Thy Whisky No. 21 Spelt-Rye (52%, OB, 2023)
Distilled between April 2017 and December 2018
Made from 50% rye, 10% spelt and 40% Odyssey barley
Nose: Kind of a dusty grain quality that I sometimes find in Bruichladdich, but also whiffs of juniper and resin, along with gentle notes of elderflower, hay, and a sliver of orris root. Touches of cinnamon, crushed mint leaves and golden syrup too. Taste: A spicy arrival, without ever becoming too hot. Hints of white pepper, cumin seeds, floral honey. Also some inspiring earthy notes and touches of Frisian rye bread. (I know, Danish rye bread would make more sense – but I wasn’t familiar with it at the time of this review.) A whisper of lemon pith too, as well as anise and milk chocolate. Finish: Medium length. Vanilla and warming spices.
A very inspired whisky. It’s clearly young, but I’m also not sure how it would change with age. For the better or not? What’s clear already is that the Thy Whisky No. 21 Spelt-Rye is already really good. Fresh and earthy and grain-forward.

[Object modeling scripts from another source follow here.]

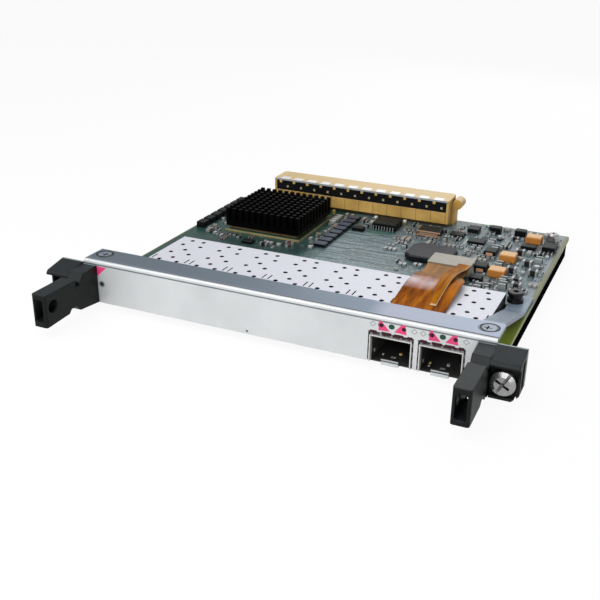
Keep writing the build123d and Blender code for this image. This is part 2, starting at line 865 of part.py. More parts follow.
def make_thermal_pad():
    """The soft pad between the heat sink and the chip."""
    z0 = board_top + package_height
    return slab(sink_x, sink_y, sink_size - 1.2, sink_size - 1.2, z0, z0 + pad_thickness)


def make_processor():
    """The large chip under the heat sink: a thin carrier with a stepped lid."""
    lid = package_size - 4.0
    carrier = slab(sink_x, sink_y, package_size, package_size, board_top, board_top + package_height / 2)
    return carrier + slab(sink_x, sink_y, lid, lid, board_top, board_top + package_height)


def slab(x, y, width, depth, z0, z1):
    """A box centred on (x, y)."""
    return Pos(x, y, (z0 + z1) / 2) * Box(width, depth, z1 - z0)


def chip(x, y, width, depth, height, bevel):
    """A plain moulded chip body with bevelled upper edges."""
    body = slab(x, y, width, depth, board_top, board_top + height)
    return chamfer(body.faces().sort_by(Axis.Z)[-1].edges(), bevel)


def row_of_chips(x, count, pitch, size):
    """A row of like chips along Y, at one distance across the board."""
    width, depth, height = size
    solids = []
    for k in range(count):
        y = along(row_start) + k * pitch
        solids += chip(x, y, width, depth, height, 0.2).solids()
    return Compound(solids)


def make_driver_chip():
    """The moulded body of a small-outline chip."""
    x = across(driver_place[0])
    y = along(driver_place[1])
    body = slab(x, y, driver_width, driver_depth, board_top + 0.2, board_top + driver_height)
    return chamfer(body.faces().sort_by(Axis.Z)[-1].edges(), 0.3)


def make_driver_leads():
    """The chip's stepped leads, a row in front and a row behind."""
    x = across(driver_place[0])
    y = along(driver_place[1])
    solids = []
    for side in (-1, 1):
        root = y + side * driver_depth / 2
        for k in range(leads_per_side):
            left = x + (k - (leads_per_side - 1) / 2) * lead_pitch - lead_width / 2
            knee = board_top + driver_height / 2
            profile = [
                (root, knee + lead_thickness),
                (root + side * lead_reach / 2, knee + lead_thickness),
                (root + side * lead_reach * 0.6, board_top + lead_thickness),
                (root + side * lead_reach, board_top + lead_thickness),
                (root + side * lead_reach, board_top),
                (root + side * lead_reach * 0.4, board_top),
                (root + side * lead_reach * 0.3, knee),
                (root, knee),
            ]
            solids += side_profile(profile, left, left + lead_width).solids()
    return Compound(solids)


def make_controller_chip():
    """The large square chip beside the flex connector, with bevelled corners."""
    x = across(controller_place[0])
    y = along(controller_place[1])
    body = slab(x, y, controller_width, controller_depth, board_top, board_top + controller_height)
    body = chamfer(body.edges().filter_by(Axis.Z), 1.6)
    return chamfer(body.faces().sort_by(Axis.Z)[-1].edges(), 0.4)


def make_flex_connector():
    """The low socket under the cable's stiffener, with a recess along its front."""
    top = board_top + stiffener_height - stiffener_thickness - film
    back = stiffener_front + socket_depth
    body = block(stiffener_left, stiffener_right, stiffener_front, back, board_top, top)
    recess = block(stiffener_left + 1, stiffener_right - 1, stiffener_front - 1, stiffener_front + 0.8,
                   board_top + 1.0, top - 0.8)
    return body - recess


def make_flex_stiffener():
    """The stiff plate on the end of the flex cable."""
    top = board_top + stiffener_height
    back = stiffener_front + stiffener_depth
    plate = block(stiffener_left, stiffener_right, stiffener_front, back, top - stiffener_thickness, top)
    return fillet(plate.edges().filter_by(Axis.Z), 0.6)


def ribbon(points, thickness, x0, x1):
    """A thin film that follows (y, z) points, offset to a constant thickness and spread over x0 to x1."""
    upper = []
    lower = []
    for k, (y, z) in enumerate(points):
        before = points[max(k - 1, 0)]
        after = points[min(k + 1, len(points) - 1)]
        length = hypot(after[0] - before[0], after[1] - before[1])
        normal = (-(after[1] - before[1]) / length, (after[0] - before[0]) / length)
        upper.append((y + normal[0] * thickness / 2, z + normal[1] * thickness / 2))
        lower.append((y - normal[0] * thickness / 2, z - normal[1] * thickness / 2))
    return side_profile(upper + lower[::-1], x0, x1)


def make_flex_cable():
    """The film from the light board over the cage: it humps behind the cage, dips and climbs to its plate."""
    low = cage_top + flex_rest
    plate = board_top + stiffener_height - stiffener_thickness - film / 2
    route = [(light_back + 1.2, low)]
    route += [(y, low + rise) for y, rise in flex_route]
    route += [(stiffener_front - 0.6, plate), (stiffener_front + stiffener_depth - 0.5, plate)]
    return ribbon(route, film, flex_left, flex_right)


def make_flex_strip():
    """A narrower film that leaves the plate's right end and folds forward over the first."""
    low = cage_top + flex_rest + film
    top = board_top + stiffener_height + film / 2
    route = [(y, low + rise) for y, rise in strip_route]
    route += [(stiffener_front - 2.4, top + 0.2), (stiffener_front + 2.0, top)]
    return ribbon(route, film, strip_right - strip_width, strip_right)


def make_tantalum_blocks():
    """Three large moulded capacitors near the right edge."""
    solids = []
    for side_share, back_share in capacitor_places:
        x = across(side_share)
        y = along(back_share)
        solids += chip(x, y, capacitor_width, capacitor_depth, capacitor_height, 0.4).solids()
    return Compound(solids)


def make_small_chips():
    """Other chips that stand out on the board, each with its own footprint."""
    solids = []
    for side_share, back_share, width, depth, height in chip_places:
        solids += chip(across(side_share), along(back_share), width, depth, height, 0.25).solids()
    return Compound(solids)


parts = {
    "faceplate": make_faceplate(),
    "flange_screws": make_flange_screws(),
    "flange_posts": make_flange_posts(),
    "base_tray": make_tray(),
    "main_board": make_main_board(),
    "board_screws": make_board_screws(),
    "strap_screw": make_strap_screw(),
    "corner_spacer": make_corner_spacer(),
    "cage_cover": make_cage_cover(),
    "cage_walls": make_cage_walls(),
    "cage_dividers": make_cage_dividers(),
    "cage_floor": make_cage_floor(),
    "port_collars": make_port_collars(),
    "port_springs": make_port_springs(),
    "host_connectors": make_host_connectors(),
    "port_board": make_port_board(),
    "port_board_film": make_port_board_film(),
    "led_board": make_led_board(),
    "light_pipes": make_light_pipes(),
    "status_board": make_status_board(),
    "right_handle": make_right_handle(),
    "handle_screws": make_handle_screws(),
    "right_captive_screw": make_right_captive_screw(),
    "right_screw_clip": make_right_clip(),
    "connector_housing": make_connector_housing(),
    "connector_insulator": make_connector_insulator(),
    "connector_contacts": make_connector_contacts(),
    "connector_shield": make_connector_shield(),
    "guide_socket": make_guide_socket(),
    "heat_sink": make_heat_sink(),
    "thermal_pad": make_thermal_pad(),
    "processor": make_processor(),
    "edge_chips": row_of_chips(edge_chip_x, edge_chip_count, edge_chip_pitch, edge_chip_size),
    "memory_chips": row_of_chips(across(memory_share), memory_count, memory_pitch, memory_size),
    "driver_chip": make_driver_chip(),
    "driver_leads": make_driver_leads(),
    "controller_chip": make_controller_chip(),
    "flex_connector": make_flex_connector(),
    "flex_stiffener": make_flex_stiffener(),
    "flex_cable": make_flex_cable(),
    "flex_strip": make_flex_strip(),
    "tantalum_blocks": make_tantalum_blocks(),
    "small_chips": make_small_chips(),
}
for piece in ("handle", "captive_screw", "screw_clip"):
    parts["left_" + piece] = mirrored(parts["right_" + piece])
for name, shape in parts.items():
    save(name, shape)
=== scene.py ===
import bpy
import bmesh
import json
import math
import random
from mathutils import Matrix, Vector

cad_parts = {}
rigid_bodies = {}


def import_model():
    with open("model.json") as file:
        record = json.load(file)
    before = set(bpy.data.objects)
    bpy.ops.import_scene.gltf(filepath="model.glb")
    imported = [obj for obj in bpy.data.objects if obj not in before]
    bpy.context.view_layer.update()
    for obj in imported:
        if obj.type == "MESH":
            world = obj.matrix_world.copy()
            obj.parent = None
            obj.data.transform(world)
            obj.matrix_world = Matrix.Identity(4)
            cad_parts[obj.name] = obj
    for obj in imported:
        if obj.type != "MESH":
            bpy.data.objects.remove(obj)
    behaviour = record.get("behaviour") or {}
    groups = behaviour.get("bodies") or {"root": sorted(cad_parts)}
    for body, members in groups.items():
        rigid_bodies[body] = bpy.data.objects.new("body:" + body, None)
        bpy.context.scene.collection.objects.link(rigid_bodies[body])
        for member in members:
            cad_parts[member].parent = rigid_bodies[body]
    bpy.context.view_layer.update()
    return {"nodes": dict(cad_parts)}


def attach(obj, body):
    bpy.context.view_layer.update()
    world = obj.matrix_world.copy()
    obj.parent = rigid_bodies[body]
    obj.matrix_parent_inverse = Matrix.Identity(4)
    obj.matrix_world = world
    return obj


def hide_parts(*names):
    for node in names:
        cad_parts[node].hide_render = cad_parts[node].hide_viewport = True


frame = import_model()
nodes = frame["nodes"]
shown = bpy.context.scene.collection.objects

# Lengths are in millimetres: X across the panel, Y back from the panel's front face, Z up from the tray's
# underside. PANEL_Y is where that front face lies in the shared frame.
MM = 0.001
PANEL_Y = -53.25
FLANGE_TOP = 18.6
BOARD_TOP = 7.3
# X of the middles of the two open bays
BAYS = (41.42, 57.67)
# A distance past every side of the object, for bands that stay open at one end
FAR = 200


def at(x, y, z):
    """A point in metres in the shared frame, from millimetres measured from the panel."""
    return Vector((x * MM, (y + PANEL_Y) * MM, z * MM))


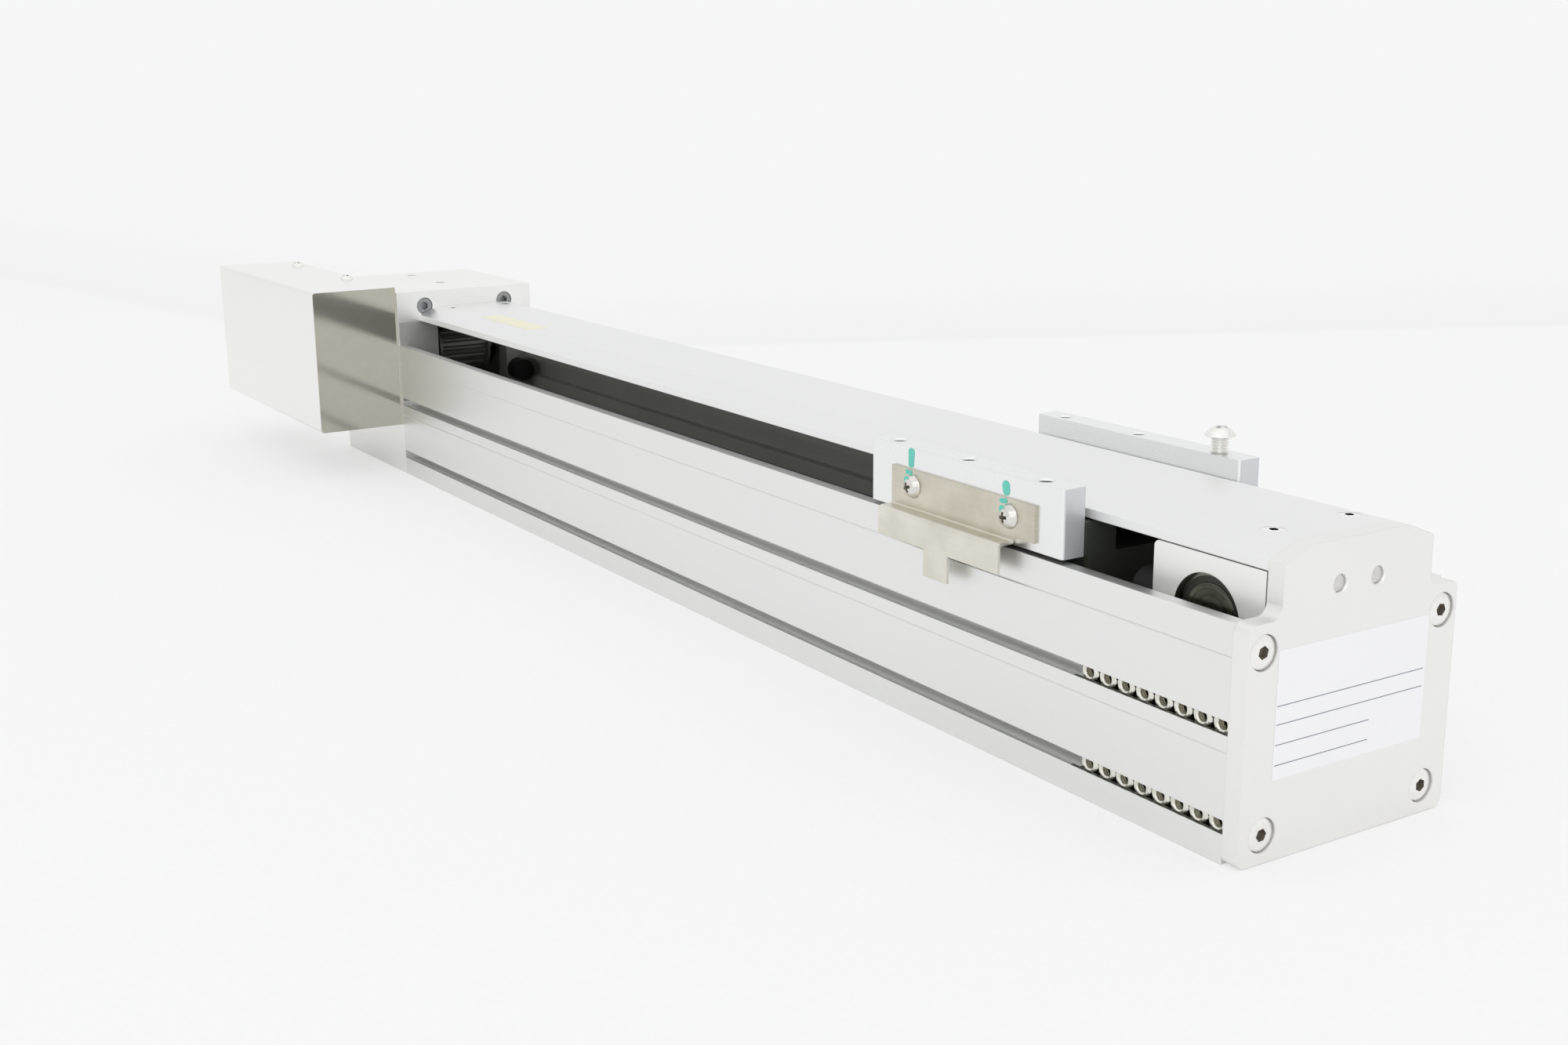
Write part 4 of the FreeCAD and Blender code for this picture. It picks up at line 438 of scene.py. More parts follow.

Nose: The beechwood smoke and the Pedro Ximénez casks are centre stage. It is very reminiscent of wood-smoked, barbecued beef. Maybe with a nice honey glaze. Also whiffs of fudge, caramel and licorice. But hidden in the background there are some more herbal, almost botanical touches as well. What’s certain is that the balance is top-notch. Taste: Proper creamy mouthfeel with the (somewhat dry) beechwood smoke in a starring role once again. The barbecued beef makes an encore, accompanied by a good pinch of pepper, caffè macchiato and pralines. Oh, and some sweet berries as well. Finish: Medium to long. Lingering wood smoke, soft spices, cedar and vanilla.
Really, why use peat when there's beech? It's such a singular style, although I suspect other wood-smoked whiskies might sit in a similar flavour camp. Either way, I can only applaud Thy Distillery for making something that's wholly theirs.